直到這個時候,鄭會長都還是一副癡傻的模樣,顯然是被楊林剛剛的作畫過程給震驚到了。
從楊林作畫開始,到位畫卷蓋上自己的私印前后也就只有不到十分鐘的時間。
這么快完成一副畫作也就罷了,關鍵是還畫的那么好。
他從事收藏行業這么多年,鑒賞過無數名人大家的畫作,無論是從技藝上,還是神韻上,都沒有能超過楊林這幅畫的。
尤其是在神韻上,那畫上的南極老人和他座下的仙鹿就好似活過來了一般。
只看上一眼,心情就頓時好了許多。
這樣的一副畫作,如果能時常掛在墻上欣賞,又怎么會不長壽。
他已經可以想象的到他那已經年逾九十的老母親在看到這副畫之后會有多高興了。
其收藏價值遠遠已經超過了先前的那些俗物。
而意識到這一點的顯然不僅僅是只有鄭會長一人。
在場不乏收藏大家,就好比先前的那名唐裝老者。
在欣賞完了楊林的畫作之后,眼神之中滿是艷羨之色。
“老鄭啊,你這次可真是因禍得福啊。
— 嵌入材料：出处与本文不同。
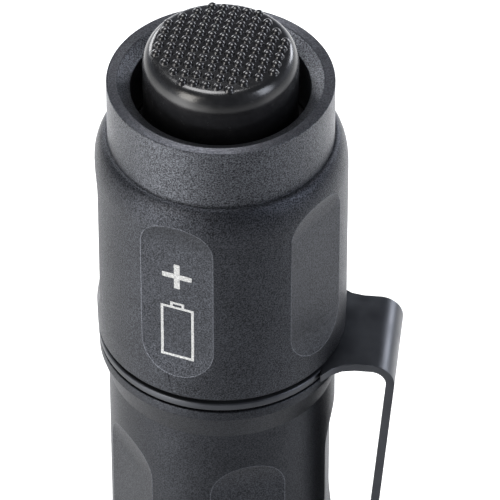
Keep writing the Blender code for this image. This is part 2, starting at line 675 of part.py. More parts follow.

”
“要是這幅畫能送給我,我幫你挨上一槍又如何。”
“看來以后我少不了要往你家跑啊。”
一邊說著,老者就將目光轉向了楊林。
“道長,老朽屈純松,這個是我的名片,有空的話還希望道長能過來坐坐。”
說著他就向楊林遞上了自己的一張名片。
在場其他的藏家見狀也是連連跟風。
不多時楊林的手中就多出了一大疊名片。
而這些人的頭銜無一例外的都是某某收藏品公司某某拍賣行的高層或者是管理。
考慮到以后或許還會去淘一些有用的東西,楊林隨手就將這些名片全都收進了袖子里。
也就在眾人還想再和楊林攀攀關系的時候,一群醫護人員就抬著擔架沖了進來。
看到這些醫護人員,在場眾人下意識的就看了一眼時間,恰好就是楊林先前說的十分鐘。
在眾人發愣的間隙,一名醫生就一臉急切的問道:
“病人呢,中槍的病人在哪里?”
聽到他這句話,眾人這才反應過來,連忙就看向了正在椅子上休息的鄭會長。
而鄭會長此刻也是自己主動站了起來,并且走到了那名醫生的面前。
“醫生,是我,我中槍了。”
聽到鄭會長這句話,那名醫生明顯是愣了一下。
“您哪里中槍了,手臂還是胳膊?”
“是胸口,這里。”
在那名醫生震驚的目光中,鄭會長就指了指自己胸口上那個幾乎要貫穿他身體的大洞。
“這...”
看著鄭會長胸口上的大洞,無論是那名醫生還是跟在后面的那幾名護士都瞬間傻了眼。
似乎難以相信眼前這位面色紅潤,能走路能說話的是一位胸口中槍的重癥患者。
或許是看到他們在發呆,鄭會長連忙催促道:
“別愣著了,道長說了,我三個小時之后就得死,你們趕緊把我送去搶救。”
聽到他這句話,那名醫生這才終于是反應過來。
第一時間就準備讓那幾名護士將鄭會長給抬到擔架上。
只是鄭會長并沒有同意。
“算了,別用擔架了,我自己走,擔架太墨跡了。”
說完他就大步流星的往展廳外走去,看得其他人一愣一愣的。
這一刻眾人再次被楊林的醫術給震驚到了。